Mais cela nous coûterait bien davantage de le savoir en liberté…

 Alors, que faire ?

 Pour sûr, une balle dans la nuque serait plus économique…

 Mais nous irions directement là où le terrorisme entend nous conduire : dans un concours de barbarie.

 Torturer un terroriste, l’exécuter, nous abaisserait à son niveau. Nous ne vaudrions pas mieux que lui.

 Surtout, n’offrons pas à Salah Abdeslam, le martyre qu’il n’a pas eu le courage de s’infliger.

 « il se dit fatigué, le pôvre…pour un petit voyage Bruxelles / Paris où que c’est même pas lui qui conduisait ! Et il était en grande forme quand il a commis les attentats…et les victimes, elles, elles ne sont pas fatiguées : elles sont mortes ! »

 Mais que savez-vous des conditions de son transfèrement en France ? De son état de santé après plusieurs semaines en prison de haute sécurité à l’isolement total ? Avez déjà effectué un Bruxelles Paris menotté en hélicoptère puis fourgon cellulaire pour pouvoir vous faire juges de son degré de fatigue ? Etiez-vous dans sa cellule la nuit précédente et quand il en a été extrait ?

Quant au parallèle avec les victimes des attentats…

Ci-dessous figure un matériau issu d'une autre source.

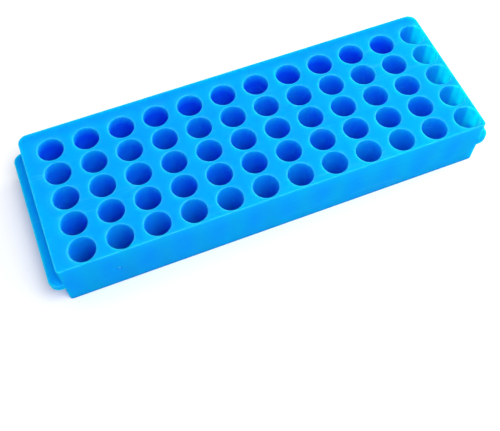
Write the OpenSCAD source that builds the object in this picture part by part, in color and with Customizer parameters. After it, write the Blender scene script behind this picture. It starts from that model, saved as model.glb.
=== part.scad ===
// Microcentrifuge tube rack, moulded in one piece: a block with straight-through wells,
// a wide margin along its back and left sides, and a ledge across each end to lift it by.
// It is double-sided: the wells are wider at the top face than at the reverse face.
// +X runs along the columns, +Y towards the back, +Z up out of the top face.
// The origin is the bottom centre of the whole rack.

/* [Wells] */
// Number of wells along X
cols = 12; // [2:1:16]
// Number of wells along Y
rows = 5; // [1:1:8]
// Diameter of a well where a tube enters at the top face
well_d = 11.4; // [9:0.1:14]
// Diameter of a well at the reverse face
far_d = 10.6; // [8:0.1:11.4]
// Straight depth of a well below the top face, before it starts to narrow
land_depth = 6; // [2:0.5:12]
// Material between two neighbouring wells along X
col_web = 4.6; // [2:0.1:8]
// Material between two neighbouring wells along Y
row_web = 1.6; // [1:0.1:6]
// Radius on the edge of each well, at both faces
mouth_r = 0.4; // [0.1:0.05:0.4]

/* [Body] */
// Height from the reverse face to the top face
height = 27; // [16:1:50]
// Material at the top face between the wells and the left end
left_margin = 6.9; // [4:0.1:15]
// Material at the top face between the wells and the right end
right_margin = 0.8; // [0.8:0.1:15]
// Material at the top face between the wells and the back
back_margin = 6; // [4:0.1:15]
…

 Quand l’on compare le sort d’un assassin à celui de ses victimes, l’on quitte la Justice et on glisse vers la vengeance et la Loi du Talion.

 Car effectivement, tout mauvais sort de Salah Abdeslam, même surveillé H24 dans un isolement total, même privé de sommeil, de promenades, emmuré, torturé…sera toujours préférable à celui de ses victimes mortes.

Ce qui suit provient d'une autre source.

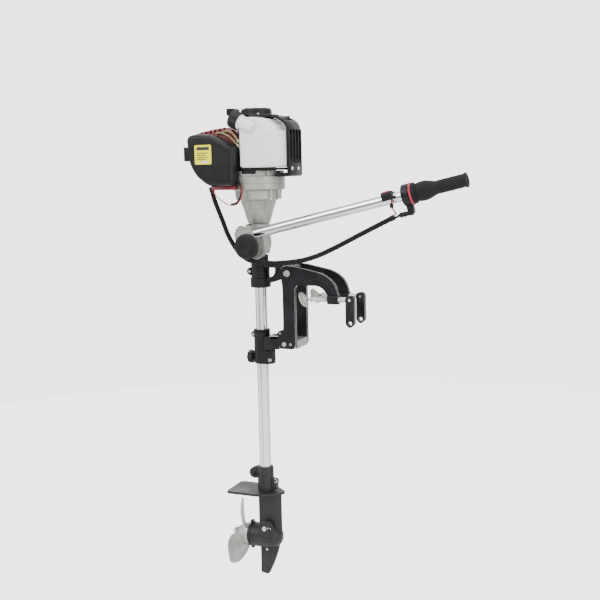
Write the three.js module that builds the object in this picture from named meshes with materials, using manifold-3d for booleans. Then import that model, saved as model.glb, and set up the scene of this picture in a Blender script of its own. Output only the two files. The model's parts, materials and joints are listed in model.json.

 Se placer du point de vue des victimes, conduit à légitimer tout et n’importe quoi.

 Cela défoule, cela soulage, mais cela ne fait pas de nous des êtres si différents que les barbares.

 Nous nous abaissons au même point d’inhumanité.

La réponse d’une société démocratique et civilisée, à un acte inhumain, doit-elle être inhumaine ?

 S’agit-il d’un concours de barbarie entre Abdeslam et nous ?

« Pendons-le à une grue ! »

Mais alors, préparez vos voiles pour sortir dans la rue, et ne buvez plus une goutte d’alcool: vous êtes en Iran.

« Tranchons-lui la tête ! »

Mais alors, arrêtez vos blogs, vos tweets, vos comptes Facebook sous peine de coups de fouet: bienvenue en Arabie Saoudite.

« Torturons-le puis jetons-le aux bêtes affamées ! » (si, si, je l’ai lu sur Facebook)

Oubliez la musique. Mesdames, courez vous acheter une burqa et préparez les noces de vos fillettes de 10 ans avec l’homme mûr qu’on leur désignera. Messieurs, faites-vous pousser la barbe. Vous êtes dans une région reculée d’Afghanistan tenue par les Taliban.

« Brûlons-le vivant ! »

En plus de tout ce qui précède, brûlez également tous vos livres, détruisez vos monuments millénaires, faites table rase de tout édifice religieux (mosquées comprises), préparez-vous à l’esclavage sexuel ou non. Vous venez de rejoindre l’Etat Islamique.

Les exécutions publiques ont été supprimées en France, après les débordements de la foule constatés lors de celle du tueur en série Eugène Weidmann, le 17 juin 1939. La foule qui assiste au « spectacle » parvient à déborder le service d’ordre. Certaines femmes hystériques se précipitent au pied de la guillotine pour tremper leur mouchoir dans le sang du supplicié.

 Aujourd’hui, la peine de Mort a été abolie.

 Les débordements ne sont plus que verbaux, via notamment, les réseaux sociaux.

 Mais ils traduisent une triste vérité: certains d’entre nous ne sont décidément, pas faits pour la démocratie, la République, et leurs valeurs.

 Et confondent Justice et vengeance, procès et défouloir.

 L’on comprend alors, pourquoi l’abolition de la Peine de Mort n’a pas été soumise à référendum, et ne le sera jamais.

  1. Bravo !

    Athéenuation IV 28 avril 2016 à 21 h 17 min Permalink
  2. C’est beau, bien écrit et résume tellement bien la situation actuelle dans laquelle les gens laissent passer leurs sentiments avant la moindre réflexion logique.